Bekon usmażyć na patelni lub upiec w kuchence mikrofalowej, aż stanie się chrupki. Wymieszać majonez, miód i musztardę, aż otrzyma się jednolity, jasnożółty sos. Kromki chleba posmarować sosem. Na chlebie ułożyć awokado, lekko rozgniatając palcami, by dobrze przylegało i wymieszało się z sosem, następnie sałatę, pomidory i bekon. Przykryć drugą kromką chleba posmarowaną sosem.
fot. K.E. Doris
Na koniec podam przepis na ulubioną kanapkę Doriska.
Jest to rodzinna kanapka Dorisków, bo zawiera elementy typowo polskie i szkockie.

  • Masło czosnkowe (wykonane według przepisu z Co każda dobra synowa w zamrażalniku mieć powinna lub gotowe masło kupione w sklepie)
  • 1 paczka łososia szkockiego
  • 1 czerwona cebula pokrojona w piórka
  • kapary
  • pasta jajeczna wykonana z siekanych jaj na twardo, majonezu i ogromnej ilości siekanego koperku
  • bagietka lub, jeśli ktoś woli, liść sałaty do zawinięcia składników

Na przekrojonej wzdłuż, posmarowanej masłem czosnkowym bagietce układam łososia, pastę jajeczną, posypuję cebulą i kaparami, przykrywam wierzchnią częścią i kroję na małe kawałki. Czasami podaję te kanapki po polsku, czyli odkryte, udekorowane kawiorem. Do tego najlepsze jest wino musujące lub szampan.

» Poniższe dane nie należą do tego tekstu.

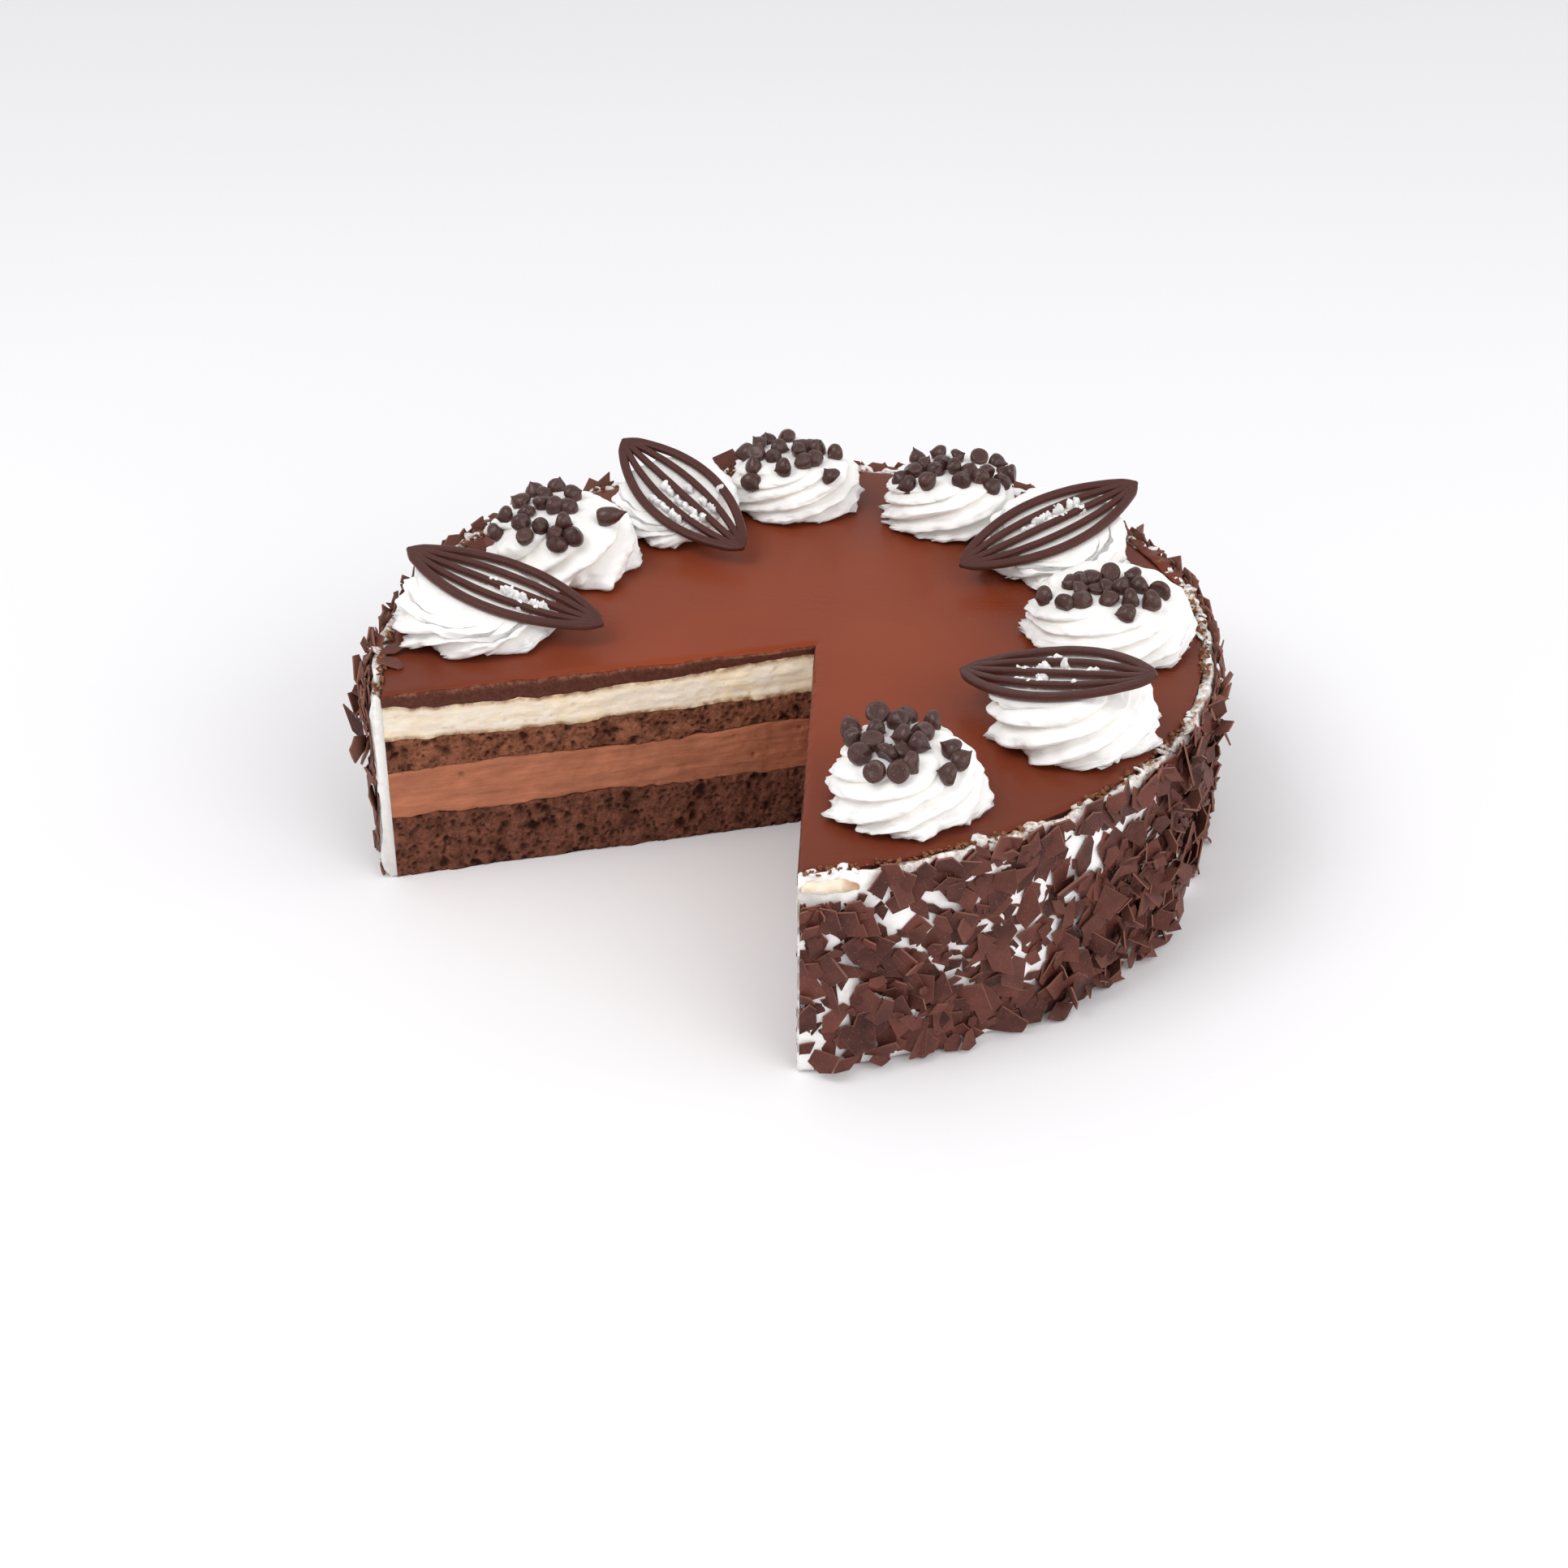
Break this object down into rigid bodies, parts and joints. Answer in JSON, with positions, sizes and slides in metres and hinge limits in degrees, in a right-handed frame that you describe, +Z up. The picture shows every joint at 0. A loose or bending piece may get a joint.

Nie zapomniałam o krótkiej rozprawie na temat pasty oliwkowej. Nie będę wdawała się w jałowe dysputy, czy prowansalska pasta tapenade z oliwek, z dodatkiem kaparów, anchois i ziół prowansalskich jest lepsza niż włoskie pesto z czarnych oliwek, tartego parmezanu i ogromnej ilości czosnku. Proponuję zwykłą pastę z czarnych oliwek i oliwy, wymieszanych w blenderze. Oliwki same się obronią.